2014年2月2日

「あなたにはできるのか」 ルカ10:25〜37
 福音書を見るとイエス様はいつも多くの例えを用いて話しされました。今日の箇所はまず、律法学者がイエスを試そうとする場面から始まります。どうにかしてイエスをおとしめたい、と度々福音書に出てくる通りです。彼らは確かに律法すなわち旧約聖書を研究し、解釈し、これを人々に教え指導する役割を担っていました。しかし、イエスはそんな彼ら律法学者が本当に律法の本質を理解し、実践しているのかどうなのかご存じでした。
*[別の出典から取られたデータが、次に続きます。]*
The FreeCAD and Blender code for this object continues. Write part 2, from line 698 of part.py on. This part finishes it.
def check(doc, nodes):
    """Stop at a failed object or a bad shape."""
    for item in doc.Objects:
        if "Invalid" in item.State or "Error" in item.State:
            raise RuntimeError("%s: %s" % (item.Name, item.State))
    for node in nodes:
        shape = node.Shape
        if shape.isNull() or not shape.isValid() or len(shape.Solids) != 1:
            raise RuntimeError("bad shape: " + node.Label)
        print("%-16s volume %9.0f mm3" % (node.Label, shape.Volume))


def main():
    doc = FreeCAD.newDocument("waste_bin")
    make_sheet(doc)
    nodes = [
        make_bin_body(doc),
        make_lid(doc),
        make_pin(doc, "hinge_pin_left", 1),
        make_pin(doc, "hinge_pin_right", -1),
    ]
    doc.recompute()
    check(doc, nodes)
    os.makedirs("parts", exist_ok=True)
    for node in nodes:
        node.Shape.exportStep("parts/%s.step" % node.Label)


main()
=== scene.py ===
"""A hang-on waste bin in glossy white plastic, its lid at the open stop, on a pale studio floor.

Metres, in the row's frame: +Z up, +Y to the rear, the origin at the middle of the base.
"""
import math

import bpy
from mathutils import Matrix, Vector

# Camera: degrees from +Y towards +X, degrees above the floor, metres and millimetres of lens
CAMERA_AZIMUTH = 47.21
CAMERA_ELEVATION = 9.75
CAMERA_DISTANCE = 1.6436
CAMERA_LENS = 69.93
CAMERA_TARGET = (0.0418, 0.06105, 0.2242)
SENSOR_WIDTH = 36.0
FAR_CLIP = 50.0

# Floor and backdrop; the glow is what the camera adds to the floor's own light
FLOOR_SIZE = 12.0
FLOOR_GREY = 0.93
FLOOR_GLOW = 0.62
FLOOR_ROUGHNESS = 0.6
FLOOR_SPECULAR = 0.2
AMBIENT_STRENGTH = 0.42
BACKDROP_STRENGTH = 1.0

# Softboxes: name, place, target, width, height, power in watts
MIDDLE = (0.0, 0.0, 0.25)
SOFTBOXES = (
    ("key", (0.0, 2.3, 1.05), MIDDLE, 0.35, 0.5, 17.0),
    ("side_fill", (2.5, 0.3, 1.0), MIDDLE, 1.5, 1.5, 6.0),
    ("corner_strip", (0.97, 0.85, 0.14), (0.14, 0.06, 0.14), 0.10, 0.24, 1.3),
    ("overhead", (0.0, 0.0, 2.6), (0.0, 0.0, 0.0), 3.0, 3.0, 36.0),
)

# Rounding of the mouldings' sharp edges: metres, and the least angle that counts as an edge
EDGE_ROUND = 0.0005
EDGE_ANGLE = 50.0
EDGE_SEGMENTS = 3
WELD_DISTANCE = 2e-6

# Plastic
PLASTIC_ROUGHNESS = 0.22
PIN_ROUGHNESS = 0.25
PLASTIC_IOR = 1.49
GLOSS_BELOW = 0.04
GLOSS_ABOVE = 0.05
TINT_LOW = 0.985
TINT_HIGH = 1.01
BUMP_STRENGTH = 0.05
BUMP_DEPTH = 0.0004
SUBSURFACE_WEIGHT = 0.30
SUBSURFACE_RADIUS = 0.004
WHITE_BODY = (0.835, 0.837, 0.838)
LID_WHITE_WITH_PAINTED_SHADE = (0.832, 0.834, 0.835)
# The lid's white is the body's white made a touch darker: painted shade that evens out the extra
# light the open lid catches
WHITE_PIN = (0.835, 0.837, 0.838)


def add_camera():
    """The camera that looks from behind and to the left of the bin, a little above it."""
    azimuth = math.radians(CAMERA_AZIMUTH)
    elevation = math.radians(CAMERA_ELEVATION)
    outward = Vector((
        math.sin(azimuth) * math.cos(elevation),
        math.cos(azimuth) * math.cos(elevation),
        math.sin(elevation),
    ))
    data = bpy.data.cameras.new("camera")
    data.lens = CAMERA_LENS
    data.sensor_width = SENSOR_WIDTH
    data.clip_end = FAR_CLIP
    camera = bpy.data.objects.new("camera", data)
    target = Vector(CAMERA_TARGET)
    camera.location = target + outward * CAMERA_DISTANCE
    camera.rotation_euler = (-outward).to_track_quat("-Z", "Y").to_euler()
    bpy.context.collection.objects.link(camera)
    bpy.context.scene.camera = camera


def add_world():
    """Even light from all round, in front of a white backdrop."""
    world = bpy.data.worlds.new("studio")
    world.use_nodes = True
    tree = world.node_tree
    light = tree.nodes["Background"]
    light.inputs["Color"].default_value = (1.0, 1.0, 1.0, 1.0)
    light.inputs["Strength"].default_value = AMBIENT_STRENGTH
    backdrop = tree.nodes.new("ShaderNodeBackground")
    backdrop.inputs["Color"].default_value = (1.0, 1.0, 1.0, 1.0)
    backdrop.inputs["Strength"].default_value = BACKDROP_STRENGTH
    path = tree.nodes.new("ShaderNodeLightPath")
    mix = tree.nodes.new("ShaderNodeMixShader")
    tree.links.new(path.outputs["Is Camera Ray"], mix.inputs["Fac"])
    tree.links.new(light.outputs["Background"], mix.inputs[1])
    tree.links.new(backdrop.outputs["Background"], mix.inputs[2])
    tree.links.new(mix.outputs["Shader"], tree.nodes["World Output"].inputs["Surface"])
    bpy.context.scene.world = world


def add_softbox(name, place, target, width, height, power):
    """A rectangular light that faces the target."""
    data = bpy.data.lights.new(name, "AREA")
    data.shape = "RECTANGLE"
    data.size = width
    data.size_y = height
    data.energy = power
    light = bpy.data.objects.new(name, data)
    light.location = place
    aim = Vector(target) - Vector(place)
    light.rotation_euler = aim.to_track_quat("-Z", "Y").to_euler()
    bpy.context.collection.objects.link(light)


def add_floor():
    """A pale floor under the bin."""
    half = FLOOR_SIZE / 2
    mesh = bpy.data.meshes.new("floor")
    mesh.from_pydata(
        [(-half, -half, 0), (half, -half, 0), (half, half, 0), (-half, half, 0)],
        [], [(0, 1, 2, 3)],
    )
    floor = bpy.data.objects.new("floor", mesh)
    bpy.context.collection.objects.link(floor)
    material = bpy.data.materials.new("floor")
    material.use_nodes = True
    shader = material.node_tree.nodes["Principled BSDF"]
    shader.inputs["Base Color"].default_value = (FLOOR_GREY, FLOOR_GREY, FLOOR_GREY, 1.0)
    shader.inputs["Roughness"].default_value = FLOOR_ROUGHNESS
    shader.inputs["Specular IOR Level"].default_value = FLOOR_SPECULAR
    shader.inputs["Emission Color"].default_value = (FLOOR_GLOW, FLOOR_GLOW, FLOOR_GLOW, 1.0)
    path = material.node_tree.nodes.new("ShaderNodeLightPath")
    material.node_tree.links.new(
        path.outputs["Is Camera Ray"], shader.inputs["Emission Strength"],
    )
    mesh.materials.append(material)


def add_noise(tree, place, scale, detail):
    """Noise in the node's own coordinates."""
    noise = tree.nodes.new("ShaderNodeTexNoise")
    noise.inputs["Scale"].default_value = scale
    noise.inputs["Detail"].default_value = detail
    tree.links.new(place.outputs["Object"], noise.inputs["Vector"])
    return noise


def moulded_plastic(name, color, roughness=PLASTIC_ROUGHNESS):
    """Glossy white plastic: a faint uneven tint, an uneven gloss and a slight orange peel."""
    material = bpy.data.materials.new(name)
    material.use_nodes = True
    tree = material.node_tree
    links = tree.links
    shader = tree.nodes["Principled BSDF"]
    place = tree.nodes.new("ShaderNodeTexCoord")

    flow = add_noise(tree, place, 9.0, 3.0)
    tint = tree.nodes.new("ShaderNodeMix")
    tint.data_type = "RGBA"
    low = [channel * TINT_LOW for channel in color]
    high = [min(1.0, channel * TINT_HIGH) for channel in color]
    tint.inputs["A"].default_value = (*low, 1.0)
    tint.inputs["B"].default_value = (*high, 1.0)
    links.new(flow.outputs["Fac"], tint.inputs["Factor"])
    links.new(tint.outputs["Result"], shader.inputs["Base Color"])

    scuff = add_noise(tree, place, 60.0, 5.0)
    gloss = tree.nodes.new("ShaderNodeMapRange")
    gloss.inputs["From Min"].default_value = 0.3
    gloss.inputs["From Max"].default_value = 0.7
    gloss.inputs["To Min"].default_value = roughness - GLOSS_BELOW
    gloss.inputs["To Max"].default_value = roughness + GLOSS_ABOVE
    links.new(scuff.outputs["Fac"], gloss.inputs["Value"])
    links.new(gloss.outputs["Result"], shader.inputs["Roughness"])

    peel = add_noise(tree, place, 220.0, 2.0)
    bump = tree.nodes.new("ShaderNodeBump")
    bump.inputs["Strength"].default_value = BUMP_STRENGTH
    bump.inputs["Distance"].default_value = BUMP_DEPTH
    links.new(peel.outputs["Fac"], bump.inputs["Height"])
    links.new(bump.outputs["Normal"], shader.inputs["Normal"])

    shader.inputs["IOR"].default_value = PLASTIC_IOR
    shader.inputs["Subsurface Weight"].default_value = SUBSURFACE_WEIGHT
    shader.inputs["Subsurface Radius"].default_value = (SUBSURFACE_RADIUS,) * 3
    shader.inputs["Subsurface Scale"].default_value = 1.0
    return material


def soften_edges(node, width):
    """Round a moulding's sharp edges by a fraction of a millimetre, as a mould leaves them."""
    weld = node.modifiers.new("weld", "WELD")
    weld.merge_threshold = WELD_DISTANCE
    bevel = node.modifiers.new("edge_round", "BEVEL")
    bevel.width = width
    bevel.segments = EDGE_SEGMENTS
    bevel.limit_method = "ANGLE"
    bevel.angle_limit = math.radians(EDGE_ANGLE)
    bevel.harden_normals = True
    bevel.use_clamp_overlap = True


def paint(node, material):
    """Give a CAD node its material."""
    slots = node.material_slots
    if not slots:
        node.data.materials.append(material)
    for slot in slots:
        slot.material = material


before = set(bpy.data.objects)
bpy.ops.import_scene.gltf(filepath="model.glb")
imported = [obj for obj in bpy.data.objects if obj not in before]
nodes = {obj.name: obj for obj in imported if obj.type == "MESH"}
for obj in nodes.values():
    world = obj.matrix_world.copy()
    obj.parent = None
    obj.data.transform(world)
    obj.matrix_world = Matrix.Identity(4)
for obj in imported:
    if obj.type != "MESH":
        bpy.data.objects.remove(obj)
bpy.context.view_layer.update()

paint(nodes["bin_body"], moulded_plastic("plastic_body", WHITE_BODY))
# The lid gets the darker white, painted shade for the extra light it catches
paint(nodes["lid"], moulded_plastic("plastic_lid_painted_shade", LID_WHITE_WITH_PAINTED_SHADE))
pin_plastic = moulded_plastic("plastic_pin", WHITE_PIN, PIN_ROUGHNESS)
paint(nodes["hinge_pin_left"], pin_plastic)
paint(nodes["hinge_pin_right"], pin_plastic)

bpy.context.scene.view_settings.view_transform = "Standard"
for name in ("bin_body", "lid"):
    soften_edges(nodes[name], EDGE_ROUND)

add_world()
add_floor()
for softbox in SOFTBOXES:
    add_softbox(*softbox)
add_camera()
 あくまでも自分を正当化して質問してくる律法学者にイエスはたとえ話を用いて話されます。エルサレムからエリコまでの道中である人が、強盗に襲われ倒れていました。そこに、祭司と、レビ人が通りかかります。しかし、彼らは見て見ぬふりをして反対側を通り過ぎて行ったのです。そこに、ユダヤが人から差別され、軽蔑され、一番嫌っていたサマリヤ人が通りかかります。ユダヤ人とサマリヤは絶縁状態でした。(ヨハネ4:9)しかし彼はその人を見て憐れに思い(33節)手当てをし宿屋に連れて行きます。この憐れに思うというところがこの例えの最も重要な言葉です。この人間であれば一番自然な感情をまずあらわします。愛の行いに何も理由などいりません。そしてその人は傷の手当てをし、自分が乗っていたろばに乗せ、宿屋にまで連れて行き介抱してあげます。さらに一晩共に過ごすのです。
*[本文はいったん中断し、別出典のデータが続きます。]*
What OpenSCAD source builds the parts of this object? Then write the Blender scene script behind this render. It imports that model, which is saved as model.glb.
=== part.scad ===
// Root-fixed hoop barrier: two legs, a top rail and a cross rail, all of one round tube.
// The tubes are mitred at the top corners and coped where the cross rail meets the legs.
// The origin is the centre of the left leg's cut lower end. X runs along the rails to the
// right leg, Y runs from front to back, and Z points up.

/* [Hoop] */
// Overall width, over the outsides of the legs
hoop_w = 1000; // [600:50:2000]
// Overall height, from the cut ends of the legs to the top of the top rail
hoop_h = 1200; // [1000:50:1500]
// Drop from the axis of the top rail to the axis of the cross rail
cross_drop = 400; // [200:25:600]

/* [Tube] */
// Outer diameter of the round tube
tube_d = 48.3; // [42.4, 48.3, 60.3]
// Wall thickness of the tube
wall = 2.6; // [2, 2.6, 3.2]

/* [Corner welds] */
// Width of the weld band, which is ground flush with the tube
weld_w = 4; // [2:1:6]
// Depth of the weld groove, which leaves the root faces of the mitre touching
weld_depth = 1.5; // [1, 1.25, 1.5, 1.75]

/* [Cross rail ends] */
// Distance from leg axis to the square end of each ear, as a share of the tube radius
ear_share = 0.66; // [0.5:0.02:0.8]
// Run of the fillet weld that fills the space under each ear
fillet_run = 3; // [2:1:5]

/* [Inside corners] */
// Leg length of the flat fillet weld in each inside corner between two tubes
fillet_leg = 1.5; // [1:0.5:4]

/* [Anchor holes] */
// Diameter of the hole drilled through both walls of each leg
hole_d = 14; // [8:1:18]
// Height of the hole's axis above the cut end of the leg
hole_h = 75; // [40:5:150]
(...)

 私たちも隣人という枠組みを決めてしまっていないでしょうか。聖書が語る隣人、それはいつも私たちと共にいる家族、親しい友人だけではなく、あなたが一番嫌いで憎くて許せない人こそが隣人であると教えます。あなたはその一番嫌いな人に手を差し伸べることができるでしょうか?
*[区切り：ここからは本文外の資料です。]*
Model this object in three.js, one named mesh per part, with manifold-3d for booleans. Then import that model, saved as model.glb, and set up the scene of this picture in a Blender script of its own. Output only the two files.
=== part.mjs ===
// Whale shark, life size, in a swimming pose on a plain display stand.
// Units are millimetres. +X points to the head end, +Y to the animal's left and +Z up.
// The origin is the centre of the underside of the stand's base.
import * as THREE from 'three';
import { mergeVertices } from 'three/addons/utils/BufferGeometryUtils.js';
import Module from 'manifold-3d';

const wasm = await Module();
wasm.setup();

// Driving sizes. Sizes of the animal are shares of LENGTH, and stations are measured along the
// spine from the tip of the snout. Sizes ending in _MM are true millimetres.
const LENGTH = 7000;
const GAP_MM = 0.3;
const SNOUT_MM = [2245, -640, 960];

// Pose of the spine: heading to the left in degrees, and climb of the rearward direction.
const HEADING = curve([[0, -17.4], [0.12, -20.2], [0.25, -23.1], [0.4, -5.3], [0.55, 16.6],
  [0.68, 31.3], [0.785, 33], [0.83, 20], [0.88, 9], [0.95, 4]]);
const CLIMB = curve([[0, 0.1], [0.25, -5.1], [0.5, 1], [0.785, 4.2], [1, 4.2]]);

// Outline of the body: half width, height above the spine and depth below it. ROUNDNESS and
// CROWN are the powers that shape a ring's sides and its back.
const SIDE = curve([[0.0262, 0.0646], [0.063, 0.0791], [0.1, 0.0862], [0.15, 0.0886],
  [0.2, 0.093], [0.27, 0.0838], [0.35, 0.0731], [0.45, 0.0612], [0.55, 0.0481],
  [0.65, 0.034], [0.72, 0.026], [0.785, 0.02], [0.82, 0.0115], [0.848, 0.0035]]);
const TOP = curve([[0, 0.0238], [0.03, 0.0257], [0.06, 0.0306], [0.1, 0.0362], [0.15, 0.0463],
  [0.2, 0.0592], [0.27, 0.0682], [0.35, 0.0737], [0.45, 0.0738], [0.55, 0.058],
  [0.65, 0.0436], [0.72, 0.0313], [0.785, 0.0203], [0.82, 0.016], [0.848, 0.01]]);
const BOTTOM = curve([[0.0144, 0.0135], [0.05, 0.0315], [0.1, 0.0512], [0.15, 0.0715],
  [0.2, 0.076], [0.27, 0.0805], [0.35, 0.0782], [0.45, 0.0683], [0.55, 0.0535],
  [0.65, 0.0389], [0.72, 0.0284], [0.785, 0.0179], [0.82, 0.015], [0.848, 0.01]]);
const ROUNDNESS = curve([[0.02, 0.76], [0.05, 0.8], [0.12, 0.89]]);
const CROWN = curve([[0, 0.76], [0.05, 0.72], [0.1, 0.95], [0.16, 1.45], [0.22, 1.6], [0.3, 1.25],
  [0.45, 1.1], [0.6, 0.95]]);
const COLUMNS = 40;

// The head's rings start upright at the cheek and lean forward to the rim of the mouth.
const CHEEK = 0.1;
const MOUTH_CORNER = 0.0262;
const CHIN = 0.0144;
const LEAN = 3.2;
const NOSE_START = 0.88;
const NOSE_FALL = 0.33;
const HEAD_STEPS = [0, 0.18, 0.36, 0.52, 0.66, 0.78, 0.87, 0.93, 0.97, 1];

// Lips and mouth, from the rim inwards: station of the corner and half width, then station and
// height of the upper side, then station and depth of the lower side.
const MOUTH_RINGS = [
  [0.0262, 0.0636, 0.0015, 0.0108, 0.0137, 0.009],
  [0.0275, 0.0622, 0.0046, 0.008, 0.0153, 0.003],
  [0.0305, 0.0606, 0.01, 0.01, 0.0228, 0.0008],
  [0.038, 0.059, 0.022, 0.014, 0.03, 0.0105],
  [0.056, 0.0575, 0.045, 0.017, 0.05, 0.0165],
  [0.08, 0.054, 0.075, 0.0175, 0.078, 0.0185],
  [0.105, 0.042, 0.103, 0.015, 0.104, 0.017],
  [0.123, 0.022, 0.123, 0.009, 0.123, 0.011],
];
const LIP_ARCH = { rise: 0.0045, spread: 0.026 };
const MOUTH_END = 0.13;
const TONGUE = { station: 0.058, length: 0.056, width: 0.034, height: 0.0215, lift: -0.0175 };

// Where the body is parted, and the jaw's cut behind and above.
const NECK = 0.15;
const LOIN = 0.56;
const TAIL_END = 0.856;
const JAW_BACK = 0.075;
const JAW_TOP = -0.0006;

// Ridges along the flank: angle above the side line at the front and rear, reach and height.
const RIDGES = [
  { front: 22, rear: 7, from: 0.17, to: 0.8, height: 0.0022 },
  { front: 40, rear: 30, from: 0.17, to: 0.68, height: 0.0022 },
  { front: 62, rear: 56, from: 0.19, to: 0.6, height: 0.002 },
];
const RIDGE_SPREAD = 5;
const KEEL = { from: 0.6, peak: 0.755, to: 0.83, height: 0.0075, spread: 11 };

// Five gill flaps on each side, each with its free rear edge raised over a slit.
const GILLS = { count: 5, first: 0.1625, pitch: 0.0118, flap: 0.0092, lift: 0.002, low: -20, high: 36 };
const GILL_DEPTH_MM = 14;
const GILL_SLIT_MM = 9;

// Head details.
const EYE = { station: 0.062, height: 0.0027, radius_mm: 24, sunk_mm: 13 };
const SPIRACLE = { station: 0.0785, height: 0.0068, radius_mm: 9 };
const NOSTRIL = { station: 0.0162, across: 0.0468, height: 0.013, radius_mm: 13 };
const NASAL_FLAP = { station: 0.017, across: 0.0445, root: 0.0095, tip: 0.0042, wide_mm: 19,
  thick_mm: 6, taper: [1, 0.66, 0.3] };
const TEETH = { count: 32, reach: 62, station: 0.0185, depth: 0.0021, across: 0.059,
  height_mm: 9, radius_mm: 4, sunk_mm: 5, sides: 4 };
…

 さらにもう一つこのサマリヤ人が行ったことがあります。このサマリヤ人は最後に宿屋の主人に委ねる決断をしました。つまり自分のできる範囲のことには最善をつくし後は主の御手にゆだねることです。このことも重要なで事はないでしょうか。イエス様は、はたしていつも律法を守っていたはずの祭司やレビ人が本当に律法を守ったと言えるのか。律法の本質である「愛」「憐れみ」を把握しているのは誰なんだ。「あなたにはできるのか?」という問いをこの律法学者達と共に、私たちにも問いかけておられます。